Definitely the same fish- actually she looks really good for right after shipping. And yes, she's full of eggs...I think the breeders all sell them like that now, at least when you look on aquabid all the females have eggs.


----------



## Jupiter (Aug 30, 2009)

doggyhog said:


> I'm drooling all over my keyboard....  I love her.....!

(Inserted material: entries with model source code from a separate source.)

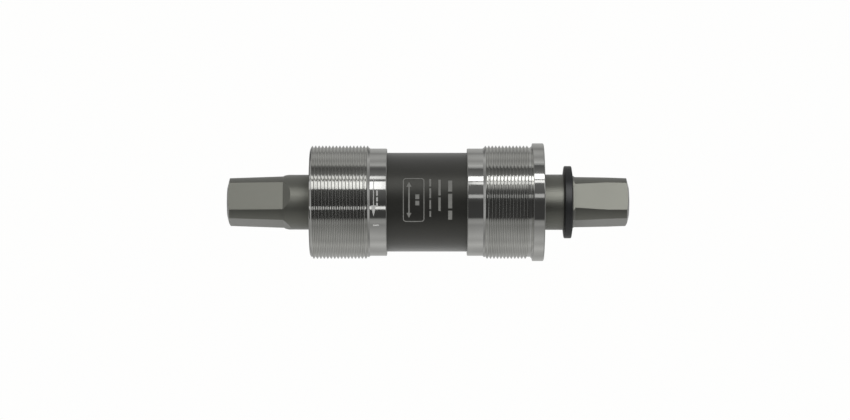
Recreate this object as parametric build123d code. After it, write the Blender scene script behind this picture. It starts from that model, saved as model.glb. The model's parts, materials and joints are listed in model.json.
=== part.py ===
from build123d import *

import math
import os

# A square-taper cartridge bottom bracket for a 68 mm bicycle frame shell, in millimetres.
# The spindle lies along X with the drive side at +X. The origin is the centre of the frame
# shell on the spindle's axis, and +Z is up. An outline is a list of (x, radius) points.

# ---- Driving dimensions ----
SHELL_WIDTH = 68.0                  # the frame shell that the bottom bracket fits, face to face
SPINDLE_LENGTH = 122.5
LEFT_PROJECTION = 25.0              # spindle beyond the shell's left face; the rest is at the right
SPINDLE_TURN = -16.5                # rest angle of the square ends about X, in degrees

THREAD_R = 17.3                     # crests of the 1.37 inch, 24 turns per inch frame threads
THREAD_PITCH = 25.4 / 24
THREAD_DEPTH = 0.65
THREAD_FLANK = 30.0                 # half of the thread's included angle, in degrees

TUBE_R = 15.1                       # black cartridge tube
TUBE_WALL = 1.0
TUBE_HALF_LENGTH = 27.0

BAND_R = 16.4                       # plain bands of both cups, inboard of their threads
FLANGE_R = 18.0
FLANGE_THICKNESS = 3.5

BALL_R = 3.969 / 2
BALL_COUNT = 10
BALL_PITCH_R = 11.3                 # radius of the circle through the balls' centres
BEARING_X = 20.0                    # distance of each bearing's centre from the shell's centre
BEARING_WIDTH = 8.0
SEAT_R = 8.5                        # spindle seats under the bearings' inner rings

# ---- Cups ----
SHELL_FACE = SHELL_WIDTH / 2
THREAD_ROOT_R = THREAD_R - THREAD_DEPTH
FLANK_RUN = THREAD_DEPTH * math.tan(math.radians(THREAD_FLANK))
CREST_FLAT = (THREAD_PITCH - 2 * FLANK_RUN) / 2
RELIEF_R = 16.7                     # undercut between the drive-side thread and its flange
SEAT_INNER_R = 17.4                 # where the flange's flat seat starts
SEAT_CONE = 0.6                     # length of the cone from the undercut to the seat
EDGE_CHAMFER = 0.3

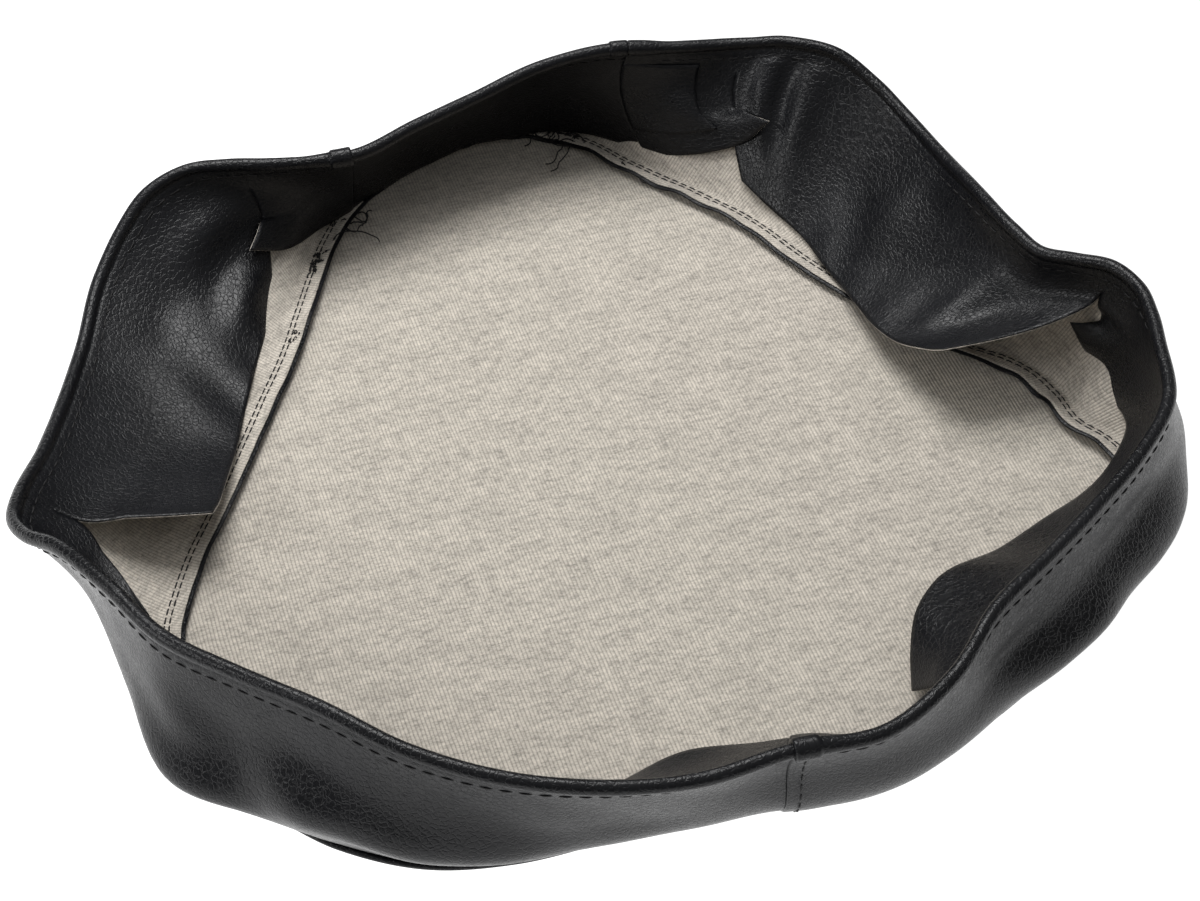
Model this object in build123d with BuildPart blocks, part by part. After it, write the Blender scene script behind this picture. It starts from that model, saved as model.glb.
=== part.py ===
"""Spare tire cover, lying face down and open side up, in millimetres.

A round face panel lies on the floor. Three strips, joined end to end, stand round it as the
tread wrap. Each strip is folded over a cord at the rim, stitched below the cord, and carries on
down inside as a loose back flap, which six slits cut into tabs. The cloth is a laminate: a vinyl
skin outside and a knit backing inside, and each layer is a node of its own.

Frame: origin on the floor under the middle of the face panel, +X to the right seen from the
front cross seam, +Y to the back, +Z up.
"""
from build123d import *
import os
from math import cos, hypot, radians, sin

# Cloth and cords
VINYL = 0.6
KNIT = 0.5
LAYER_GAP = 0.05
CORD_RADIUS = 2.4
WELT_CORD_RADIUS = 1.2
WELT_COVER_RADIUS = 2.0
WELT_GAP = 0.15
THREAD = 0.7

# Seams
ALLOWANCE = 12.0
HEM_DEPTH = 9.0
HEM_HALF = 1.25
PANEL_RETURN_Z = 2.3
WRAP_BOTTOM_Z = 3.0
WRAP_OVER_WELT_Z = 4.4
FRONT_SEAM = -71.0
REAR_SEAM = 89.0
FILLER_SEAM = 128.0
STATION_STEP = 9

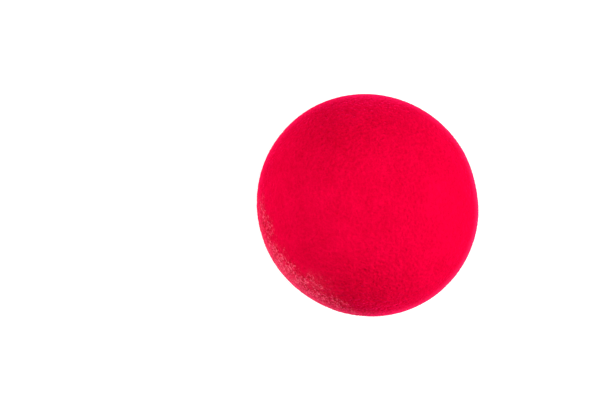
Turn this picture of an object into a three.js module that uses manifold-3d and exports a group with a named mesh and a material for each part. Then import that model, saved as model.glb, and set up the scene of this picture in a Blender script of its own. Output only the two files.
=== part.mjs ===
// A foam clown nose: one ball of soft open-cell foam, ground round by hand, with a round pocket punched into
// its flat back for the wearer's nose.
// Millimetres, +Z up. The nose stands on its flat back with the pocket's mouth down and the front of the ball
// up. The origin is the middle of the mouth, in the plane of the flat back.

import * as THREE from "three";
import { mergeVertices } from "three/addons/utils/BufferGeometryUtils.js";
import Module from "manifold-3d";

// The ball, before its back is cut flat. It is a little oval seen from the front.
const LONG_DIAMETER = 60.8; // along the long axis, seen from the front
const SHORT_DIAMETER = 59.3; // across it
const FRONT_TO_BACK_DIAMETER = 60.0;
const LONG_AXIS_DEG = 130; // from +X towards +Y

// The pocket for the wearer's nose.
const MOUTH_DIAMETER = 24.0; // just inside the rounded lip
const LIP_RADIUS = 1.0; // rounding of the mouth's edge
const POCKET_TAPER = 1.5; // how much the wall closes in all round, from the lip to the domed end
const POCKET_DEPTH = 30.0; // from the flat back to the top of the domed end
const POCKET_END_HEIGHT = 9.0; // of the domed end alone

// The flat ring round the mouth, from the lip's rounding to the ball's skin.
const BACK_RIM_WIDTH = 2.5;

// Shallow hollows that the grinding left round the ball's widest part. depth is a share of the ball's radius,
// and spread is the angle from a hollow's middle to where it fades out. Azimuth runs from +X towards +Y,
// elevation up from the ball's middle, all in degrees.
const HOLLOWS = [
  { azimuth: 11, elevation: 4, spread: 22, depth: 0.008 },
  { azimuth: 140, elevation: 2, spread: 24, depth: 0.0015 },
  { azimuth: 237, elevation: 0, spread: 26, depth: 0.007 }, // the scuffed side
  { azimuth: 262, elevation: 8, spread: 18, depth: 0.0035 },
];

// How finely the round forms are divided.
const BALL_SIDES = 72; // round the ball
const BALL_RINGS = 40; // from the front of the ball to the middle of its back
const POCKET_SIDES = 48;
const POCKET_CURVE_STEPS = 5; // pairs of steps along the lip's rounding, and along the domed end

const FOAM_RED = new THREE.Color(0.86, 0.004, 0.045);

// Worked out from the sizes above.
const longRadius = LONG_DIAMETER / 2;
const shortRadius = SHORT_DIAMETER / 2;
const depthRadius = FRONT_TO_BACK_DIAMETER / 2;
const mouthRadius = MOUTH_DIAMETER / 2;
const longAxis = THREE.MathUtils.degToRad(LONG_AXIS_DEG);
const flatRadius = mouthRadius + LIP_RADIUS + BACK_RIM_WIDTH;
const meanRadius = (longRadius + shortRadius) / 2;
const centreHeight = depthRadius * Math.sqrt(1 - (flatRadius / meanRadius) ** 2);

const wasm = await Module();
wasm.setup();

function toSolid(geometry) {
  const bare = geometry.clone();
  bare.deleteAttribute("normal");
  bare.deleteAttribute("uv");
  const merged = mergeVertices(bare, 1e-4);
  const mesh = new wasm.Mesh({
    numProp: 3,
    vertProperties: merged.attributes.position.array,
    triVerts: new Uint32Array(merged.index.array),
  });
  return new wasm.Manifold(mesh);
}

function toGeometry(solid) {
  const { vertProperties, triVerts } = solid.getMesh();
  const geometry = new THREE.BufferGeometry();
  geometry.setAttribute("position", new THREE.BufferAttribute(vertProperties, 3));
  geometry.setIndex(new THREE.BufferAttribute(triVerts, 1));
  geometry.computeVertexNormals();
  return geometry;
}

function directionTo(azimuthDeg, elevationDeg) {
  const azimuth = THREE.MathUtils.degToRad(azimuthDeg);
  const elevation = THREE.MathUtils.degToRad(elevationDeg);
  return new THREE.Vector3(
    Math.cos(azimuth) * Math.cos(elevation),
    Math.sin(azimuth) * Math.cos(elevation),
    Math.sin(elevation),
  );
}

// The share of the radius that the hollows take away in one direction from the ball's middle.
function hollowShare(direction) {
  let share = 0;
  for (const hollow of HOLLOWS) {
    const middle = directionTo(hollow.azimuth, hollow.elevation);
    const away = direction.angleTo(middle) / THREE.MathUtils.degToRad(hollow.spread);
    if (away < 1) share += hollow.depth * 0.5 * (1 + Math.cos(Math.PI * away));
  }
  return share;
}

// The whole ball about its own middle: a sphere with its poles front and back, pulled to the three diameters.
function ballGeometry() {
  const geometry = new THREE.SphereGeometry(1, BALL_SIDES, BALL_RINGS).rotateX(Math.PI / 2);
  const position = geometry.attributes.position;
  const ballAxes = new THREE.Vector3(longRadius, shortRadius, depthRadius);
  const up = new THREE.Vector3(0, 0, 1);
  const point = new THREE.Vector3();
  for (let i = 0; i < position.count; i++) {
    point.fromBufferAttribute(position, i);
    const kept = 1 - hollowShare(point);
    point.applyAxisAngle(up, -longAxis).multiply(ballAxes).applyAxisAngle(up, longAxis);
    point.multiplyScalar(kept);
    position.setXYZ(i, point.x, point.y, point.z);
  }
  return geometry;
}

// The space of the pocket, its mouth in the plane z = 0, with a flare under it that rounds the lip.
function pocketGeometry() {
  const endRadius = mouthRadius - POCKET_TAPER;
  const wallTop = POCKET_DEPTH - POCKET_END_HEIGHT;
  const flareRadius = mouthRadius + LIP_RADIUS;
  const profile = new THREE.Path();
  profile.moveTo(0, -LIP_RADIUS);
  profile.lineTo(flareRadius, -LIP_RADIUS);
  profile.lineTo(flareRadius, 0);
  profile.absarc(flareRadius, LIP_RADIUS, LIP_RADIUS, -Math.PI / 2, -Math.PI, true);
  profile.lineTo(endRadius, wallTop);
  profile.absellipse(0, wallTop, endRadius, POCKET_END_HEIGHT, 0, Math.PI / 2, false, 0);
  const points = profile.getPoints(POCKET_CURVE_STEPS);
  points[points.length - 1].x = 0;
  return new THREE.LatheGeometry(points, POCKET_SIDES).rotateX(Math.PI / 2);
}

// A block below the plane z = 0, wide enough to take the ball's whole back off.
function backBlockGeometry() {
  const width = 2 * LONG_DIAMETER;
  const height = FRONT_TO_BACK_DIAMETER;
  return new THREE.BoxGeometry(width, width, height).translate(0, 0, -height / 2);
}

function foamNose() {
  const ball = toSolid(ballGeometry().translate(0, 0, centreHeight));
  const solid = ball.subtract(toSolid(backBlockGeometry())).subtract(toSolid(pocketGeometry()));
  const foam = new THREE.MeshStandardMaterial({ color: FOAM_RED, roughness: 0.95, metalness: 0 });
  const mesh = new THREE.Mesh(toGeometry(solid), foam);
  mesh.name = "foam_nose";
  return mesh;
}

const clownNose = new THREE.Group();
clownNose.add(foamNose());

export default clownNose;
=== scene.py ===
import math
from itertools import combinations

import bpy
import numpy as np
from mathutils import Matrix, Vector
from mathutils.bvhtree import BVHTree


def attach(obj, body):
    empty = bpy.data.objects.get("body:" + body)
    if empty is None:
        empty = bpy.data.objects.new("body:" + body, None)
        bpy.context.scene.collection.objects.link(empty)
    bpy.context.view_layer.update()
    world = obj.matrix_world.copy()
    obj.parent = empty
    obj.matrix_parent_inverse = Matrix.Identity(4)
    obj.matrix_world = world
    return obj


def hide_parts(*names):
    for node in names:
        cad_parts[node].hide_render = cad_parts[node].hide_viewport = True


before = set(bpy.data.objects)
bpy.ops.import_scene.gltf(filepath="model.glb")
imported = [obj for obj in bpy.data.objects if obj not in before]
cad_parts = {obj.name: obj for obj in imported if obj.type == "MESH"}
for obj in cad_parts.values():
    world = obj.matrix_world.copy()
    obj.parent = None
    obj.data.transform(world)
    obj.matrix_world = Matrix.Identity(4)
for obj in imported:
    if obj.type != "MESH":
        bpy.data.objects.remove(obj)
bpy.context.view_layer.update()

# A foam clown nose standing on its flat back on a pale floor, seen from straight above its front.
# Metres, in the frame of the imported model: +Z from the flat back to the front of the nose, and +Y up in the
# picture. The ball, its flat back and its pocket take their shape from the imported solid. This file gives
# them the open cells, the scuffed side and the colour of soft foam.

SOLID = "foam_nose"

# The camera looks straight down. The picture's middle is beside the ball, by these shifts on the floor.
LENS_MM = 100.0
SENSOR_MM = 36.0
CAMERA_HEIGHT = 0.4589  # above the ball's widest part
CAMERA_X = -0.01659
CAMERA_Y = -0.00112

# The ball's widest part, and how the triangles are shared out over the skin and the pocket.
MIDDLE_HEIGHT = 0.0256
WELL_OUTSIDE = 4 * MIDDLE_HEIGHT  # from the ball's middle, where the rays onto the solid start
GEODESIC_FREQUENCY = 98  # 20 * 98 * 98 = 192,080 triangles
POCKET_SHARE = 0.12  # of all triangles
POCKET_STRETCH = 1.5  # how much longer than wide they are in the pocket
POCKET_HIGHEST = 0.040  # above all of the pocket, and below the front of the ball
PROFILE_STEPS = 4000  # from the pocket's lip to the middle of its end
EDGE_SNAP = 0.005  # triangle corners this near to the back's edge, in radians, are put on it
TINY = 1e-6
SAME_RING_DIGITS = 6  # rings of the pocket that agree to this many decimal places are one
SAME_POINT_DIGITS = 7  # and so are points of the sphere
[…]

Took the words straight out of my mouth!


----------



## andakin (Aug 10, 2009)

Thanks for all of the compliments. 

I have good news!! The 'bloating' has gone down. She spawned earlier today!!! I will be creating a new thread with lots of pics included tonight.


----------



## Vikki81207 (May 27, 2009)

Yeah same fish. She's beautiful!!


----------



## Splinter492 (Aug 24, 2009)

im gonna have to steal her.... ;D


----------



## andakin (Aug 10, 2009)

no stealing! =(

here is the thread i just created about her spawn.
http://www.bettafish.com/showthread.php?t=28521


----------



## Kim (Apr 30, 2008)

Those babies will be gorgeous!!!


----------



## MrVampire181 (May 12, 2009)

Splinter492 said:


> im gonna have to steal her.... ;D


 OOH another betta robber!!!


----------



## 5green (Jul 31, 2009)

Rofl


----------



## ScentedLove (Aug 13, 2009)

BeautifuL!


----------



## Ilovebettafish (Aug 29, 2009)

She is just gorgeous!


----------